Hearing about Taipei's street food scene goes way back to my mom's solo trip to Taiwan in the late 1960's. Although my mom isn't adventurous when it comes to food, she would later tell me when I started traveling that I better try as much local food when I get the chance. Indeed, I did just that in Thailand, Vietnam, India, Hong Kong and the rest of the countries I visited so far.
During my first visit to Taipei as part of a familiarization tour organized by Eva Air, me and my travel companions—who were also travel writers—decided that we must explore the city's street food scene on our free time.
Because our media trip hosts already spoiled us with an amazing gastronomical experience during our cross-country tour, aside from having a whirlwind daily itinerary, we only got to check out the small night market in Kaohsiung in the southern part of Taiwan during the first few days of our trip.
On our last night though, when we finally got back in Taipei, we made plans to meet at our hotel’s lobby an hour after our dinner, so we could all grab a ride to Raohe Night Market.
During the day, Taipei appears as a busy metropolis where hurried footsteps reverberates to signify an extended rush hour. Come nighttime, the city brims with life as if it finally decides to just take it slow amidst the blinking neon lights and the humming markets set-up in various districts.
One popular market is the Raohe Night Market. Here, people —unmindful of time—slowly walks pass food stalls in search of that savoring scent (or in stinky tofu’s case, the most putrid aroma) or a fascinating dish that best typifies the street-food culture of Taipei.
Stinky
Tofu: Love it or Hate it
While we assigned ourselves the mission of ordering the stinkiest tofu we can find, we settled for the not-so-foul smelling one being sold on one of the stalls we passed by.
It wasn't as bad as I expect it to be. The strong odor kind of just add a layer of kick to the sensation of eating it. It's juicier than the usual dried-fried tofu I'm familiar with.
Taiwan's renowned love-it-or-hate-it delicacy is not the only star in Raohe as a staggering number of street food dishes comes in a variety of grilled, fried, steamed, skewered, sauced and even torched.
Through the course of our slow walk in Raohe, I managed to try out some local street-food dishes and came up with these as my favorites: oyster omelet, flame-grilled beef cubes, grilled squid, octopus takoyaki and bacon wraps.
While there are other more interesting choices, I had to resist myself since my stomach could not take any more food. Despite having a length of only 600 meters, we reached the end of Raohe Market when its already near midnight because of many pit-stops at random food stalls.

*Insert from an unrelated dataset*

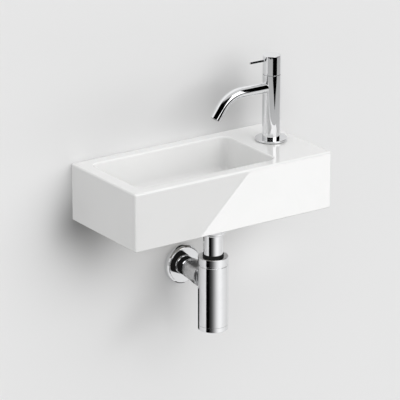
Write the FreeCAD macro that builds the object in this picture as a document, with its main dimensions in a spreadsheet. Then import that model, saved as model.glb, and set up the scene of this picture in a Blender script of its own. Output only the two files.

Among the many appealing facets of Taiwan – from the beauty laden set of lush nature to the historic monuments, bustling cities and thriving art scene – the country’s mouthwatering street food culture remains as one of the biggest draw in enticing travelers to this tiny nation. Who wouldn’t be tempted in exploring various night food markets located all over Taiwan? Walking over narrow streets lined up with food stalls emitting savory scents becomes an adventure to remember.
I now understand that despite my mom’s trip to Taiwan happened many moons ago, the reminiscences of the street-food culture are what she’s most fond of remembering until today.